--- START Given information ---

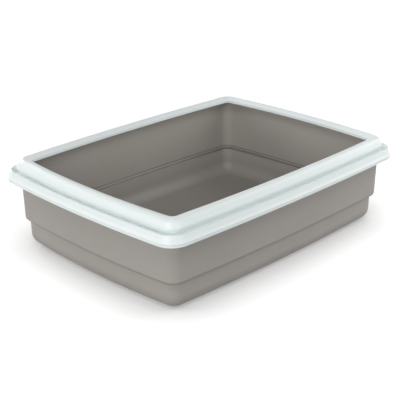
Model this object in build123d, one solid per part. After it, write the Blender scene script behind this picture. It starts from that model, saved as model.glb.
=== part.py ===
from build123d import *
from collections import namedtuple
import math
import os

# Driving sizes, in millimetres. The tray's long side lies along X and its short side along Y,
# and the origin is the middle of its underside. An inset is measured inward from the widest
# line of the tray, which runs round the lower edge of the rim's skirt.
tray_length = 580.0
tray_width = 434.4
long_bow = 7.1  # how far the long sides swell outward between their corners
short_bow = 9.9
outer_corner = 33.4  # corner radius in plan at the widest line
corner_taper = 0.667  # how much of the inset the corner radius loses further in

# The pan
pan_wall = 2.0
floor_thickness = 2.4
foot_round = 23.0  # rounding between the lower walls and the underside
floor_corner = 3.0  # corner radius in plan of the flat underside
lower_corner = 21.0  # and of the lower walls
lower_wall_height = 47.4
lower_draft = 0.8  # how far each tier leans outward from its foot to its top
upper_draft = 2.2
step_width = 5.3
step_rise = 2.8
step_round = 5.5
step_hollow = 4.0
wall_inset = 18.9
seat_height = 133.4  # top of the flange that carries the rim
wall_rise = 13.6  # the wall's top edge above the flange
flange_drop = 7.5
flange_round = 1.4

# The rim's section
rim_wall = 2.0
locating_gap = 0.8  # between the pan's wall and the rim's groove
skirt_gap = 1.8  # between the flange's edge and the rim's shoulder
skirt_drop = 11.4  # from the seat down to the skirt's lower edge
bead_inset = 1.0
bead_height = 3.2
bead_round = 0.8
crease_inset = 1.6
crease_width = 1.8
shoulder_inset = 2.4
shoulder_drop = 1.4
shoulder_round = 5.0
ridge_inset = 5.5
ridge_rise = 10.6
ridge_round = 3.0
groove_inset = 10.2
groove_round = 1.8
brow_overhang = 3.8
brow_undercut = 6.9
brow_rise = 9.5
brow_round = 12.0
flank_width = 6.6
crest_rise = 28.3
crest_round = 9.0
top_width = 17.4
lip_rise = 21.0
lip_depth = 4.3
lip_round = 1.0

round_step = 15.0  # degrees between the lines that draw a round stretch

step_inset = wall_inset + upper_draft
step_height = lower_wall_height + step_rise
lower_wall_inset = step_inset + step_width
foot_inset = lower_wall_inset + lower_draft
wall_top = seat_height + wall_rise

Spot = namedtuple("Spot", "inset height corner round")


def corner_at(inset):
    """Corner radius in plan of the rim, and of all that nests in it."""
    return max(outer_corner - corner_taper * inset, rim_wall)


def spot(inset, height, round=0.0, corner=None):
    """A point of a section, with its own rounding and the plan radius of its corners."""
    return Spot(inset, height, corner_at(inset) if corner is None else corner, round)


def heading(start, end):
    """Unit vector and length from one point of a section to the next."""
    along = Vector(end.inset - start.inset, end.height - start.height)
    return along.normalized(), along.length


def parallel(skin, wall):
    """The skin's other face: each line of the section moves square to itself by the wall."""
    moved = []
    last = len(skin) - 1
    for i, here in enumerate(skin):
        into, _ = heading(skin[max(i, 1) - 1], skin[max(i, 1)])
        out, _ = heading(skin[min(i, last - 1)], skin[min(i, last - 1) + 1])
        side = Vector(into.Y + out.Y, -into.X - out.X)
        shift = side * (2 * wall / side.dot(side))
        opens = into.cross(out).Z > 0
        rounding = here.round + wall if opens else max(here.round - wall, wall / 4)
        corner = max(here.corner - wall, wall / 2)
        moved.append(Spot(here.inset + shift.X, here.height + shift.Y, corner, rounding))
    return moved


def rounded(skin):
    """Draws each rounding of a section as short lines along its arc."""
    drawn = [skin[0]]
    for before, here, after in zip(skin, skin[1:], skin[2:]):
        if here.round == 0:
            drawn.append(here)
            continue
        into, length_in = heading(before, here)
        out, length_out = heading(here, after)
        turn = math.radians(into.get_angle(out))
        room_in = length_in * here.round / (here.round + before.round)
        room_out = length_out * here.round / (here.round + after.round)
        reach = min(here.round * math.tan(turn / 2), room_in, room_out)
        steps = max(math.ceil(math.degrees(turn) / round_step), 2)
        for i in range(steps + 1):
            # a rational quadratic between the two tangent points is the arc itself
            t = i / steps
            weights = ((1 - t) ** 2, 2 * t * (1 - t) * math.cos(turn / 2), t**2)
            mixed = []
            for a, b, c in zip(before[:3], here[:3], after[:3]):
                pulls = (b + (a - b) * reach / length_in, b, b + (c - b) * reach / length_out)
                mixed.append(sum(w * p for w, p in zip(weights, pulls)) / sum(weights))
            drawn.append(Spot(*mixed, 0))
    return drawn + [skin[-1]]


def outline(place):
    """The tray's plan at one point of a section: four bowed sides and four round corners."""
    half_x = tray_length / 2 - short_bow - place.inset
    half_y = tray_width / 2 - long_bow - place.inset
    long_radius = (half_x**2 + long_bow**2) / (2 * long_bow)
    short_radius = (half_y**2 + short_bow**2) / (2 * short_bow)
    long_centre = Vector(0, half_y + long_bow - long_radius)
    short_centre = Vector(half_x + short_bow - short_radius, 0)

    # the corner's centre lies one corner radius inside both sides
    between = short_centre - long_centre
    to_long = long_radius - place.corner
    to_short = short_radius - place.corner
    along = (to_long**2 - to_short**2 + between.length**2) / (2 * between.length)
    across = math.sqrt(to_long**2 - along**2)
    unit = between.normalized()
    centre = long_centre + unit * along + Vector(unit.Y, -unit.X) * across

    on_long = long_centre + (centre - long_centre).normalized() * long_radius
    on_short = short_centre + (centre - short_centre).normalized() * short_radius
    bisector = (on_long - centre + on_short - centre).normalized()
    on_corner = centre + bisector * place.corner
    long_middle = Vector(0, half_y + long_bow)
    short_middle = Vector(half_x + short_bow, 0)

    def at(point, x, y):
        return Vector(point.X * x, point.Y * y, place.height)

    edges = []
    for x, y in ((1, 1), (-1, -1)):
        stops = [
            (at(on_short, x, y), at(on_corner, x, y), at(on_long, x, y)),
            (at(on_long, x, y), at(long_middle, x, y), at(on_long, -x, y)),
            (at(on_long, -x, y), at(on_corner, -x, y), at(on_short, -x, y)),
            (at(on_short, -x, y), at(short_middle, -x, y), at(on_short, -x, -y)),
        ]
        edges += [Edge.make_three_point_arc(*three) for three in stops]
    return edges


def skinned(section, closed):
    """Sweeps a section round the tray. An open section is closed by flat faces at its ends."""
    rings = [outline(place) for place in section]
    pairs = list(zip(rings, rings[1:]))
    caps = []
    if closed:
        pairs.append((rings[-1], rings[0]))
    else:
        caps = [Face(Wire(rings[0])), Face(Wire(rings[-1]))]
    faces = [Face.make_surface_from_curves(a, b) for low, high in pairs for a, b in zip(low, high)]
    solid = Solid(Shell(faces + caps))
    return solid if solid.volume > 0 else -solid


def wall_inset_at(height):
    """Inset of the pan's upper wall, which leans outward from the step to its top."""
    share = (height - step_height) / (wall_top - step_height)
    return step_inset + (wall_inset - step_inset) * share


def make_pan():
    """Floor, two tiers of wall with a small step between, the flange and the edge above it."""
    walls = [
        spot(foot_inset + foot_round, 0, corner=floor_corner),
        spot(foot_inset, 0, foot_round, lower_corner),
        spot(lower_wall_inset, lower_wall_height, step_hollow, lower_corner),
        spot(step_inset, step_height, step_round),
        spot(wall_inset, wall_top),
    ]
    inside = parallel(walls, pan_wall)
    inside[0] = inside[0]._replace(height=floor_thickness)
    inside[1] = inside[1]._replace(height=floor_thickness)
    inside[-1] = inside[-1]._replace(height=wall_top)

    flange_inset = shoulder_inset + rim_wall + skirt_gap
    flange_under = seat_height - pan_wall
    edge_bottom = seat_height - flange_drop
    flange = [
        spot(wall_inset_at(flange_under), flange_under, pan_wall / 2),
        spot(flange_inset + pan_wall, flange_under, pan_wall / 4),
        spot(flange_inset + pan_wall, edge_bottom),
        spot(flange_inset, edge_bottom),
        spot(flange_inset, seat_height, flange_round),
        spot(wall_inset_at(seat_height), seat_height),
        walls[-1],
    ]
    return skinned(rounded(walls[:-1] + flange) + rounded(inside[::-1]), closed=False)


def make_rim():
    """One moulded section all round: skirt, ridge, groove, broad sloping band and inner lip."""
    rim_bottom = seat_height - skirt_drop
    skirt_edge = rim_bottom + bead_height + crease_width
    groove_floor = seat_height + rim_wall
    groove_wall = wall_inset_at(seat_height) - locating_gap - rim_wall
    brow_inset = groove_wall - brow_overhang
    brow_height = seat_height + brow_rise
    crest_inset = brow_inset + flank_width
    lip_inset = crest_inset + top_width
    lip_top = seat_height + lip_rise
    band = [
        spot(shoulder_inset, seat_height - shoulder_drop, shoulder_round),
        spot(ridge_inset, seat_height + ridge_rise, ridge_round),
        spot(groove_inset, groove_floor, groove_round),
        spot(groove_wall, groove_floor, groove_round),
        spot(groove_wall, brow_height - brow_undercut),
        spot(brow_inset, brow_height, brow_round),
        spot(crest_inset, seat_height + crest_rise, crest_round),
        spot(lip_inset, lip_top, lip_round),
        spot(lip_inset, lip_top - lip_depth),
    ]
    bead = [
        spot(bead_inset, rim_bottom),
        spot(bead_inset, rim_bottom + bead_height, bead_round / 2),
        spot(crease_inset, skirt_edge - crease_width / 2),
        spot(0, skirt_edge, bead_round),
    ]
    plain_skirt = [spot(bead_inset, rim_bottom), spot(0, skirt_edge)]
    inside = parallel(plain_skirt + band, rim_wall)
    inside[0] = inside[0]._replace(height=rim_bottom)
    return skinned(rounded(bead + band) + rounded(inside[::-1]), closed=True)


parts = {"pan": make_pan(), "rim": make_rim()}

os.makedirs("parts", exist_ok=True)
for name, solid in parts.items():
    solid.label = name
    export_step(solid, f"parts/{name}.step")
    box = solid.bounding_box().size
    print(f"{name}: {box.X:.1f} x {box.Y:.1f} x {box.Z:.1f} mm, {solid.volume / 1000:.0f} cm3")
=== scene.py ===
import math
import bpy
from mathutils import Matrix, Vector


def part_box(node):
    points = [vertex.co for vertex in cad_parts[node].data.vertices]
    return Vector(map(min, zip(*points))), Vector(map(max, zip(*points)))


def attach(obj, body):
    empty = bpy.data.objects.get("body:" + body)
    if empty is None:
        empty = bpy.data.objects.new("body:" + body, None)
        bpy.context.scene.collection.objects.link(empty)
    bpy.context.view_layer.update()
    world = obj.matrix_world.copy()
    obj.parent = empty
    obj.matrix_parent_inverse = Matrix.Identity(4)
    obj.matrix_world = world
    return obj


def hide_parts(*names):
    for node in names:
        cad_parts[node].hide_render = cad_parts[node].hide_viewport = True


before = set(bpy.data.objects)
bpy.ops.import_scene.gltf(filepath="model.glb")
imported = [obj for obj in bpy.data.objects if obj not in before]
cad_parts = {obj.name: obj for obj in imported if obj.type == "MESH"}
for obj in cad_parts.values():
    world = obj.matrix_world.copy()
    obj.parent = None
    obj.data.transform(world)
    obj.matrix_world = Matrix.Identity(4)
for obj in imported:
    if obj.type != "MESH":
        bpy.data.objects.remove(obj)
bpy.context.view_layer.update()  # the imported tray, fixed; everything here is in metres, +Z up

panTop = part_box("pan")[1].z
rimLow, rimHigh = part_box("rim")
print("frame loaded:", ", ".join(sorted(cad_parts)))

# Plan of the tray, shared by both mouldings. An inset is measured inward from the widest line,
# which runs round the lower edge of the rim's skirt.
plan = {
    "longBow": 0.0071,  # how far the long sides swell outward
    "shortBow": 0.0099,
    "outerCorner": 0.0334,  # corner radius at the widest line
    "cornerTaper": 0.667,  # share of the inset that the radius loses further in
    "edgeCut": 0.0003,  # what the rounding of the skirt takes off the widest line
    "shortSteps": 18,  # points drawn on half a short side, a corner and half a long side
    "cornerSteps": 16,
    "longSteps": 24,
}
halfLength = rimHigh.x + plan["edgeCut"]
halfWidth = rimHigh.y + plan["edgeCut"]

pan = {
    "wall": 0.002,
    "floorThickness": 0.0024,
    "footRound": 0.023,
    "floorCorner": 0.003,
    "lowerCorner": 0.021,
    "lowerHeight": 0.0474,
    "lowerDraft": 0.0008,
    "upperDraft": 0.0022,
    "stepWidth": 0.0053,
    "stepRise": 0.0028,
    "stepRound": 0.0055,
    "stepHollow": 0.004,
    "wallInset": 0.0189,
    "wallRise": 0.0136,  # the wall's top edge above the flange that carries the rim
    "topRound": 0.0007,
    "flangeInset": 0.0062,
    "flangeDrop": 0.0075,
    "flangeRound": 0.0014,
    "flangeRoot": 0.001,  # rounding where the flange's underside meets the wall
    "flangeEdge": 0.0005,  # and of the flange's other edges
    "ledgePaintedShade": 540.0,  # painted shade on the ledge inside, as the bend of a hollow that would take as much
    "ledgeReach": 0.003,  # how far above and below the middle of the ledge it lies
    "floorPaintedShade": 180.0,
    "floorPaintedShadeSpan": (0.0172, 0.032),  # heights at which the painted shade on the inner floor starts to thin and has run out
}
stepInset = pan["wallInset"] + pan["upperDraft"]
stepHeight = pan["lowerHeight"] + pan["stepRise"]
seat = panTop - pan["wallRise"]  # top of the flange

rim = {
    "wall": 0.002,
    "locatingGap": 0.0008,  # between the pan's wall and the groove
    "lowerEdgeRound": 0.0004,
    "beadInset": 0.001,
    "beadHeight": 0.0032,
    "beadRound": 0.0008,
    "creaseInset": 0.0016,
    "creaseWidth": 0.0018,
    "shoulderInset": 0.0024,
    "shoulderDrop": 0.0014,
    "shoulderRound": 0.005,
    "ridgeInset": 0.0055,
    "ridgeRise": 0.0106,
    "ridgeRound": 0.003,
    "grooveInset": 0.0102,
    "grooveRound": 0.0018,
    "browOverhang": 0.0038,
    "browUndercut": 0.0069,
    "browRise": 0.0095,
    "browRound": 0.012,
    "flankWidth": 0.0066,
    "crestRise": 0.0283,
    "crestRound": 0.009,
    "topWidth": 0.0174,
    "lipRise": 0.021,
    "lipDepth": 0.0043,
    "lipRound": 0.001,
    "lipEdgeRound": 0.0006,
}

drawing = {
    "arcStep": math.radians(9),  # turn between two points of a rounding in a section
    "fewestSteps": 3,
    "arcShare": 0.999,  # share of its full length that a rounding gets, so that no points meet
    "toneReach": 0.0022,  # how far the tone of an edge or a hollow runs on beside its rounding
    "toneRoom": 0.0066,  # shortest straight stretch that has points for it
    "flatWeight": 80,  # above 50, the larger faces count for more in the shading
}


# Corner radius in plan of the rim, and of all that nests in it
def cornerAt(inset):
    return max(plan["outerCorner"] - plan["cornerTaper"] * inset, rim["wall"])


# A spot of a section is its inset, its height, the plan radius of its corners and its rounding
def spot(inset, height, rounding=0.0, corner=None):
    return (inset, height, cornerAt(inset) if corner is None else corner, rounding)


# Direction and length from one spot of a section to another
def heading(start, end):
    along = Vector((end[0] - start[0], end[1] - start[1]))
    return along.normalized(), along.length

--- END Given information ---

Exercise objective:
From the top of the listing above, restate each line word for word up to and including the line with "corner_taper = 0.667"; add nothing else.

Answer in full:
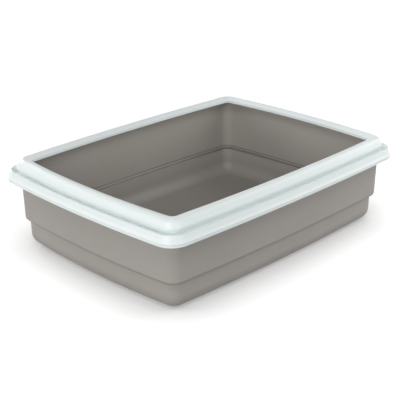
Model this object in build123d, one solid per part. After it, write the Blender scene script behind this picture. It starts from that model, saved as model.glb.
=== part.py ===
from build123d import *
from collections import namedtuple
import math
import os

# Driving sizes, in millimetres. The tray's long side lies along X and its short side along Y,
# and the origin is the middle of its underside. An inset is measured inward from the widest
# line of the tray, which runs round the lower edge of the rim's skirt.
tray_length = 580.0
tray_width = 434.4
long_bow = 7.1  # how far the long sides swell outward between their corners
short_bow = 9.9
outer_corner = 33.4  # corner radius in plan at the widest line
corner_taper = 0.667  # how much of the inset the corner radius loses further in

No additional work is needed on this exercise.